Segundo Carmo Belford, existe “um enorme desconhecimento em relação ao futuro, mas também uma “enorme esperança que as coisas melhorem”.

“Porque de facto pior era impossível. É bastante difícil fazer pior do que o que foi feito até hoje, mas não é nada fácil herdar as competências administrativas do SEF, especialmente com a escassez de recursos humanos que o SEF e agora AIMA têm” denunciou.

Carmo Belford defende que seja feita a “digitalização total dos processos”, simplificando ao máximo os procedimentos para que as pessoas consigam aceder aos serviços, apontando que “não faz sentido este nível de burocracia” nem a quantidade de deslocações que as pessoas fazem para regularizar a sua situação.

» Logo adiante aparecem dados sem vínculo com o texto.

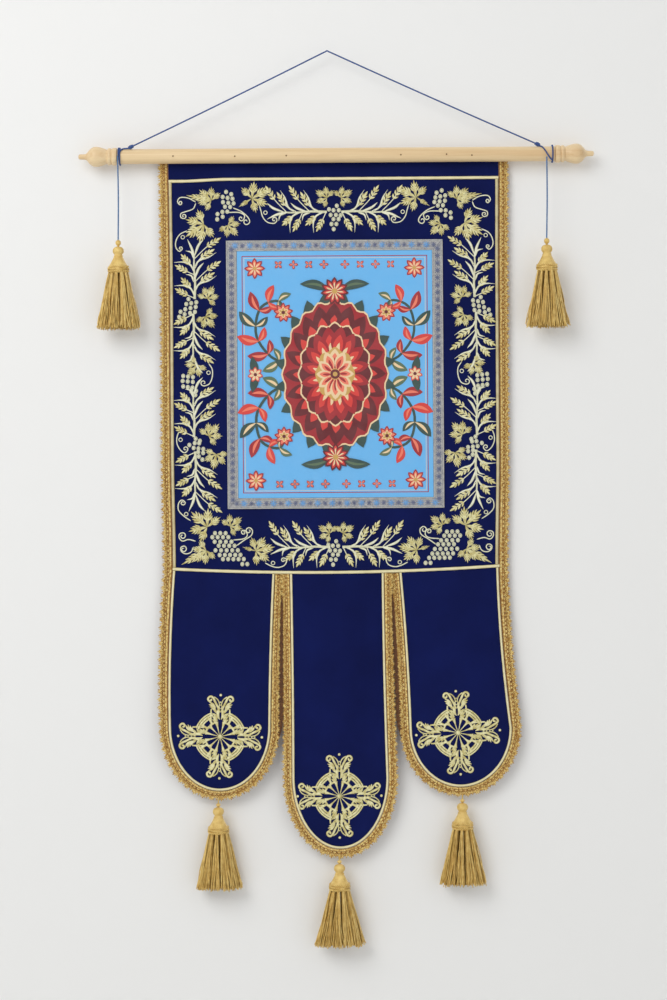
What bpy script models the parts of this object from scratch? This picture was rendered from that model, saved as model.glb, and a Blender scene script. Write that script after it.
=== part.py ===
# Church banner on a hanging rod.
#
# A velvet field with three round-ended lappets hangs behind a turned wooden rod, which a cord carries.
# Metres, +Z up. The front faces -Y, and the origin is the point that the cord hangs from.
#
# Every piece that lies on the velvet is placed by two flat coordinates, x and z, and by its height in
# front of the velvet. The depth comes from one drape function, so the pieces follow the cloth together.

import math

import bmesh
import bpy
from mathutils import Vector

MM = 0.001
GAP = 0.4 * MM  # clearance between pieces that touch

# Rod and finials
ROD_RADIUS = 14 * MM
ROD_Z = -198.5 * MM
ROD_LEFT = -399.3 * MM
ROD_RIGHT = 431.3 * MM
ROD_SIDES = 28
FINIAL_SIDES = 16
FINIAL_LENGTH = 74 * MM
FINIAL_PROFILE = (  # mm from the tip, radius in mm
    (0.0, 3.2),
    (1.6, 4.9),
    (12.0, 5.2),
    (16.5, 7.2),
    (23.0, 14.6),
    (33.5, 19.0),
    (43.0, 17.4),
    (50.0, 15.2),
    (55.5, 13.4),
    (57.5, 15.6),
    (61.5, 15.9),
    (63.5, 14.2),
    (66.0, 16.4),
    (72.0, 16.4),
    (74.0, 15.0),
)

# Cord: the inverted V, its knots on the rod and the two tails
CORD_DIAMETER = 3.0 * MM
CORD_RADIUS = CORD_DIAMETER / 2
WRAP_RADIUS = ROD_RADIUS + CORD_RADIUS + GAP  # a turn's middle line round the rod
KNOT_SIZE = Vector((6.4, 4.2, 4.2)) * MM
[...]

Deu como exemplo o caso de quem quer trazer a família para Portugal, apontando que só podem iniciar o processo depois de terem autorização de residência, o que pode demorar “um ano e meio, dois anos à espera”, para depois terem de aguardar mais seis meses por atendimento no consulado.

Além do problema burocrático, o JRS refere que falta também saber como é que vai ser assegurado o papel de mediação e facilitação do processo de integração que anteriormente estava nas mãos do Alto-Comissariado para as Migrações (ACM), uma vez que a AIMA fica simultaneamente com as responsabilidades de regularizar e decidir o afastamento.

A transferência das funções policiais para a PSP e a GNR também levanta questões, com o JRS a entender que “existe uma dimensão de risco, ainda que involuntário, de criminalização das migrações irregulares”, e que a questão da detenção deveria merecer maior atenção por parte dos decisores políticos, com o organismo a defender que as pessoas migrantes “têm direito a ser tratadas com dignidade”.

Carmo Belford defendeu ainda que a Lei do Asilo seja mudada no sentido de incluir mais instituições além do Conselho Português para os Refugiados, como acontece atualmente, repensando o modelo de acolhimento.